Hablamos aquí por supuesto del paisaje ocupado por el hombre, necesitado y maltratado por el hombre y a la vez asumido por este como espacio de comunión; dialogo entre el caos y la energía vital esparcida en una nación ocupada por 1,200 millones de seres. Cuestionado en su madurez artística, Singh confesó que Monsoonrains(1967), trabajada cuando contaba con apenas 25 años, constituía su obra más acabada. Tierra, clima y tradición conforman la escena de cuatro mujeres empapadas por las incesantes lluvias de los monzones que castigan gran parte del territorio del subcontinente y que a través de los tiempos se han incorporado al ethos nacional. La blanquecina humedad del horizonte y los pálidos verdes del pasto son rotos por el marrón tierra de los elegantes saris que apenas visten a estas mujeres. Sus siluetas se han hecho transparentes desnudando las pieles húmedas, como la del torso que eróticamente descuidado rompe el primer plano frente al observador. Se vive, y se sufre, con y en la naturaleza rebelada, quisiera decir la composición.

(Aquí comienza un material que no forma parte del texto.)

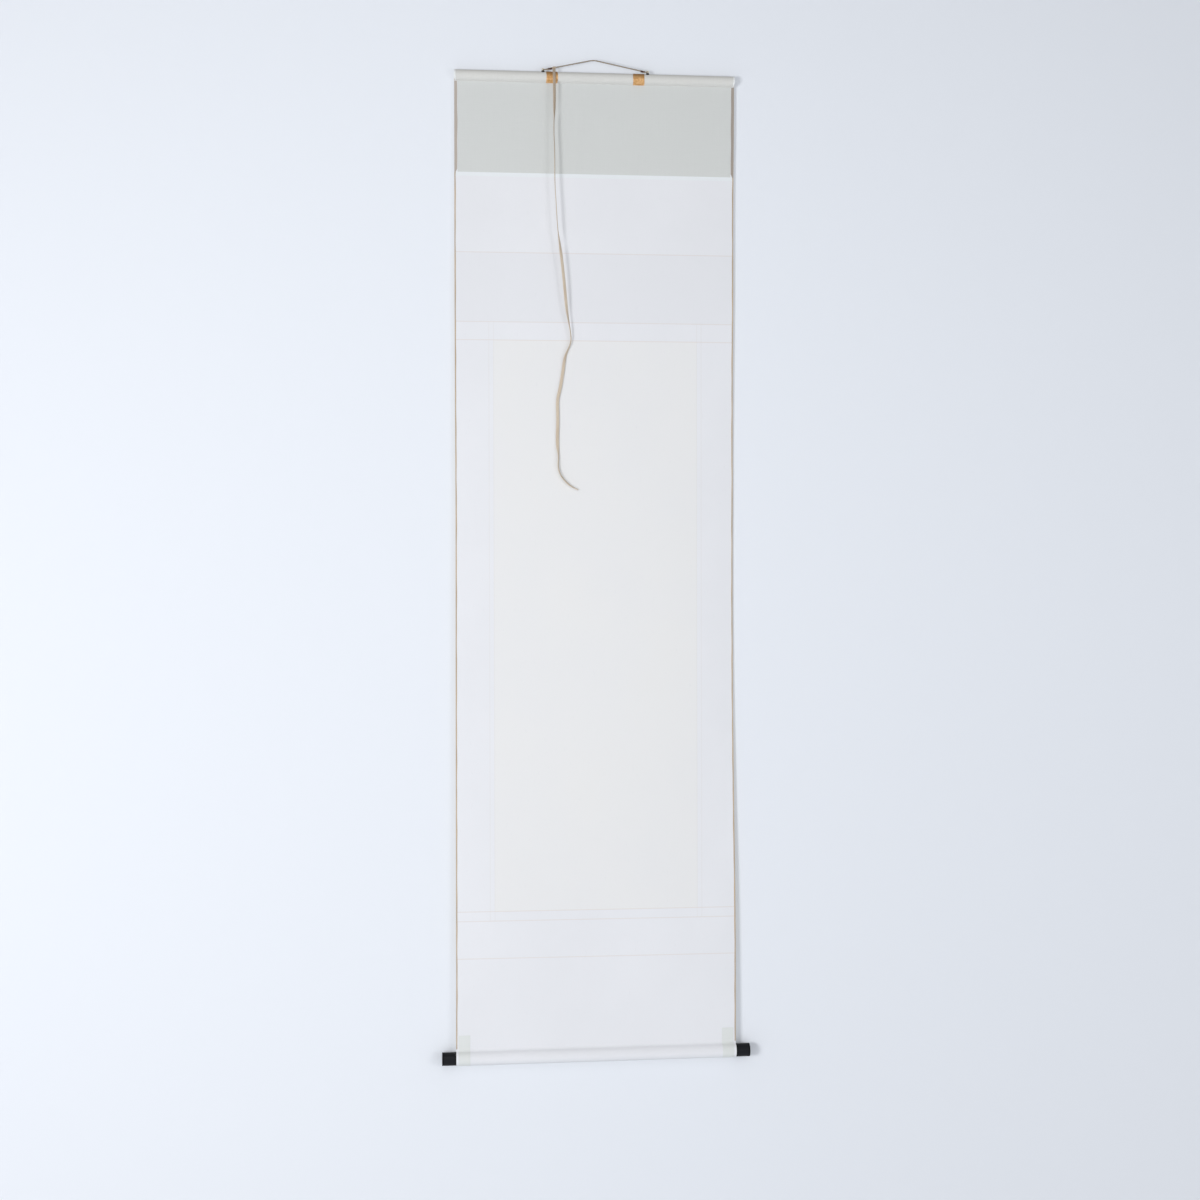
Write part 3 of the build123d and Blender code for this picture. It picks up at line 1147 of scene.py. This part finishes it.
@dataclass
class Sheet(Part):
    """The lined sheet: backing paper, front pieces, cover silk, hems and corner strips."""

    cell: float = 11 * MM
    cover_cell: float = 6 * MM
    trim: dict[str, Object] = field(default_factory=dict)

    def slab(self, name: str, x: Array, z: Array, depths: tuple[float, float]) -> Object:
        """A draped layer of paper or silk.

        Args:
            name: the piece's name.
            x: flat X of each point, rows from top to bottom and columns towards +X.
            z: flat Z of each point.
            depths: Y of its back face and of its front face when flat.

        Returns:
            The piece.
        """
        outer, inner = (self.drape.points(x, depth, z) for depth in depths)
        return closed_sheet(name, outer, inner, np.stack([x, z], axis=-1))

    def layer(self, node: str, slot: str, cell: float) -> tuple[Object, tuple[float, float]]:
        """A draped rectangle in the place of a CAD node.

        Args:
            node: the CAD node.
            slot: its material slot.
            cell: the size of the grid's cells.

        Returns:
            The piece, and its flat width and height.
        """
        low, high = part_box(node)
        flat = (high.x - low.x, high.z - low.z)
        columns, rows = (max(2, round(size / cell)) + 1 for size in flat)
        x, z = np.meshgrid(np.linspace(low.x, high.x, columns), np.linspace(high.z, low.z, rows))
        piece = self.slab(node, x, z, (low.y, high.y))
        return self.finishes.fit(piece, slot, node), flat

    def build_layers(self) -> None:
        """The front's pieces, then the silk that is outside when the scroll is rolled."""
        slots = {
            "upper_border": "border_silk",
            "lower_border": "border_silk",
            "left_column": "border_silk",
            "right_column": "border_silk",
            "upper_band": "band_silk",
            "lower_band": "band_silk",
            "painting_panel": "painting_paper",
            "cover_silk": "cover_silk",
        }
        for node, slot in slots.items():
            cell = self.cover_cell if node == "cover_silk" else self.cell
            piece, flat = self.layer(node, slot, cell)
            self.hang(piece, flat, "backing_paper")

    def build_hems(self) -> None:
        """The side edges folded onto the back, wide beside the cover silk and narrow below.

        The fold's inner edge is at a width that steps down past the cover's lower edge, with a
        small unevenness of two sine waves.
        """
        plan = self.plan
        narrow, rows, columns = 2.2 * MM, 300, 5
        for side in Side:
            name = f"{side.word}_hem"
            low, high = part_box(name)
            z = np.linspace(high.z, low.z, rows)[:, None] * np.ones(columns)
            wide = (high.x - low.x) - 0.4 * MM
            width = narrow + (wide - narrow) * step((z - plan.cover_bottom) / (2 * MM) + 0.5)
            width = width + 0.18 * MM * (np.sin(41.0 * z) + np.sin(97.0 * z + 1.0))
            share = np.linspace(*side.pick((0.0, 1.0), (1.0, 0.0)), columns)
            x = side.pick(plan.left, plan.right) - side.value * width * share
            piece = self.slab(name, x, z, (low.y, high.y))
            self.trim[name] = self.finishes.fit(piece, "hem_silk", name)

    def build_strips(self, roller: "Roller") -> None:
        """The pale strips that run down the sheet and round the roller pocket.

        Args:
            roller: the roller whose pocket they follow.
        """
        lifts = (0.32 * MM, 0.05 * MM)
        for side in Side:
            name = f"{side.word}_corner_strip"
            low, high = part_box(name)
            section = roller.pocket_path(-1.0, high.z, -85.0)
            x = np.linspace(low.x, high.x, 9)
            cloth = (x, -lengths(section[0]))
            piece = ribbon(name, section, lifts, x, cloth, self.drape.points)
            self.trim[name] = self.finishes.fit(piece, "strip_silk", name)

    def build(self, roller: "Roller") -> None:
        """Make the whole sheet, its backing first and its trim after.

        Args:
            roller: the roller at its foot.
        """
        backing, flat = self.layer("backing_paper", "backing_paper", self.cell)
        self.build_layers()
        self.build_hems()
        self.build_strips(roller)
        on_it = [self.trim[f"{s.word}_{what}"] for s in Side for what in ("hem", "corner_strip")]
        self.hang(backing, flat, "top_stave", with_pieces=on_it)


# ------------------------------------------------------------------ the stave


@dataclass
class Stave(Part):
    """The top stave in its silk, with caps, gold patches, rings and washers."""

    flat_wall: float = 0.5 * MM

    @property
    def centre(self) -> tuple[float, float]:
        """Y and Z of the middle of the half-round section."""
        return self.plan.back - self.flat_wall, self.plan.stave_middle

    def round_side(self, angles: Array, lift: float) -> tuple[Array, Array]:
        """Points and normals on the half ellipse of the wrap's round side.

        An angle of 90 degrees is the top and 270 the bottom; 180 is the back.

        Args:
            angles: where they lie, in radians.
            lift: how far they stand off the wrap.

        Returns:
            Rows of Y, Z and rows of their outward normals.
        """
        sizes = np.array([self.centre[0] - self.plan.stave_back, self.plan.stave_half])
        normal = directions(angles) / sizes
        normal /= np.linalg.norm(normal, axis=-1, keepdims=True)
        return directions(angles) * sizes + normal * lift + np.array(self.centre), normal

    def back_side(self) -> tuple[Array, Array]:
        """The line of the wrap down its back: the round, then a skirt pasted to the sheet.

        The skirt is a cubic curve with four points: it leaves the round along the round's own
        direction and lands straight down on the cover silk just below the stave.

        Returns:
            Forty rows of Y, Z and rows of their outward normals.
        """
        plan = self.plan
        curve, normal = self.round_side(np.radians(np.linspace(96.0, 240.0, 32)), 0.0)
        start = curve[-1]
        ahead = np.array([-normal[-1, 1], normal[-1, 0]])
        land = np.array([plan.back - 0.72 * MM, plan.stave_middle - plan.stave_half - 0.8 * MM])
        t = np.linspace(0.0, 1.0, 9)[1:, None]
        skirt = (
            start * (1 - t) ** 3
            + (start + 3.0 * MM * ahead) * 3 * t * (1 - t) ** 2
            + (land + [0.0, 0.8 * MM]) * 3 * t**2 * (1 - t)
            + land * t**3
        )
        way = np.gradient(np.concatenate([[start], skirt]), axis=0)[1:]
        way /= np.linalg.norm(way, axis=-1, keepdims=True)
        turned = np.stack([way[:, 1], -way[:, 0]], axis=-1)
        return np.concatenate([curve, skirt]), np.concatenate([normal, turned])

    def build_wrap(self) -> Object:
        """The upper field's silk, up the front, over the top and round the back of the stave.

        The profile is a straight run up the front, a quarter turn of small radius over the
        stave's front corner, and the line down the back.

        Returns:
            The piece.
        """
        plan = self.plan
        corner, cap, up_rows, turn_rows = 1.0 * MM, 1.3 * MM, 34, 6
        up = np.linspace(plan.field_seam, plan.top - corner, up_rows)
        run = np.stack([np.full(up_rows, plan.front), up], axis=-1)
        over = directions(np.linspace(0.0, math.pi / 2, turn_rows + 1)[1:])
        middle = np.array([plan.front - corner, plan.top - corner])
        back, back_normal = self.back_side()
        path = np.concatenate([run, middle + corner * over, back])
        normal = np.concatenate([np.tile([1.0, 0.0], (up_rows, 1)), over, back_normal])
        drawn_in = step(np.linspace(0.0, 1.0, turn_rows))
        narrow = np.concatenate([np.zeros(up_rows), drawn_in, np.ones(len(back))])
        shrink = 1.0 - narrow[:, None] * cap / (plan.width / 2)
        wide = plan.middle + (self.columns - plan.middle) * shrink
        lifts = (0.0, plan.middle_layer - plan.front)
        cloth = (self.columns, lengths(path))
        piece = ribbon("upper_field", (path, normal), lifts, wide, cloth, self.drape.points)
        return self.finishes.fit(piece, "ground_silk", "upper_field", "stave_wrap")

    def build_caps(self) -> None:
        """Paper caps on the stave's ends, each with a narrow lip over the silk.

        A cap is a stack of sections along X: the wrap's own section a little larger along the
        lip, drawn in over a rounded edge to a point in the middle of the end.
        """
        plan = self.plan
        lip, flat_points, sunk = 2.6 * MM, 10, 0.02 * MM
        inwards = np.array([lip, lip - 0.2 * MM, 0.5 * MM, 0.12 * MM, 0.0, 0.0])
        lifts = np.array([0.02, 0.16, 0.16, 0.06, -0.35, -4.5]) * MM
        angles = np.linspace(math.radians(90.0), math.radians(270.0), 33)
        for side in Side:
            name = f"{side.word}_stave_cap"
            low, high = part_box(name)
            rings = []
            for inward, lift in zip(inwards, lifts):
                curve, _ = self.round_side(angles, lift)
                flat_z = np.linspace(curve[-1, 1], curve[0, 1], flat_points + 2)[1:-1]
                back = np.stack([np.full(flat_points, plan.back - sunk), flat_z], axis=-1)
                ring = np.concatenate([curve, back])
                tuck = 1.4 * MM * step((plan.stave_middle - ring[:, 1]) / plan.stave_half - 0.25)
                inset = inward + tuck * (1.0 if inward < lip / 2 else 0.6)
                x = side.pick(low.x, high.x) - side.value * inset
                rings.append(np.column_stack([x, ring]))
            grid = np.stack(rings)
            piece = loft(name, grid, grid[..., 1:], 40.0, flipped=side is Side.LEFT)
            self.finishes.fit(piece, "cap_paper", name)

    def build_patches(self) -> list[Object]:
        """Gold paper patches over the round of the stave.

        Each follows the line of the wrap's back, lifted a paper's thickness, with edges that
        wander by a sine of the way down.

        Returns:
            The two patches.
        """
        patches = []
        section = self.back_side()
        down = np.linspace(0.0, 1.0, len(section[0]))
        for side in Side:
            name = f"{side.word}_patch"
            low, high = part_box(name)
            wander = 0.45 * MM * np.sin(6.6 * down[:, None] + 2.0 * side.value)
            x = low.x + (high.x - low.x) * np.linspace(0.0, 1.0, 13) + wander
            piece = ribbon(name, section, (0.30 * MM, 0.03 * MM), x, (x, 0.036 * down))
            patches.append(self.finishes.fit(piece, "gold_paper", name))
        return patches

    def build(self) -> None:
        """Make every part of the stave and dress its wood, rings and washers."""
        plan = self.plan
        wrap = self.build_wrap()
        self.build_caps()
        patches = self.build_patches()
        self.finishes.dress(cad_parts["top_stave"], "stave_wood")
        for side in Side:
            self.finishes.dress(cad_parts[f"{side.word}_eyelet"], "eyelet_brass")
            self.finishes.dress(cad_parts[f"{side.word}_washer"], "washer_iron")
        around = math.pi * (plan.stave_half + self.centre[0] - plan.stave_back) / 2
        flat = (plan.width, plan.top - plan.field_seam + around)
        self.hang(wrap, flat, "top_stave", with_pieces=patches)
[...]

En otra paradigmática obra completada dos décadas más tarde, el artista que nos ocupa retrata una de las múltiples encarnaciones del rio Ganges dentro del hábitat de su país. En Man diving (1985) una vez más el protagonismo lo comparten hombre y entorno: el clavadista que ha sido capturado en pleno salto mostrando un cuerpo colocado casi matemáticamente sobre el horizonte en una ribera inundada por aquel océano de agua dulce. Ese sagrado (y contaminado) cauce que rasga la geografía de la India desde el Himalaya hasta Bangladesh como imborrable herida-memoria de un millón de kilómetros, y no el Sena, es, a juicio del genial Singh, el símbolo desde donde deberá partir la fotografía india en busca de su adaptación al canon moderno.
Raghubir Singh dijo una vez que le resultaba imposible expresar sus imágenes sin el color, ya que estaba convencido de que el blanco y negro representan la alienación, la muerte y ansiedad definitorias del ser occidental, rasgos que se yuxtaponen al ciclo de vida y renacimiento intrínsecos a la perennemente palpable policromía de la escena de su tierra natal. No olvidemos que la cámara y lo construido por el fotógrafo puede representar, a consideración de Barthes, un producto netamente sintético desprovisto de historia propia, o, a nuestro juicio en el caso de Singh, un verdadero “lápiz de la naturaleza” que al unísono revela la contundente voz de la denuncia y la más sublime expresión del espíritu.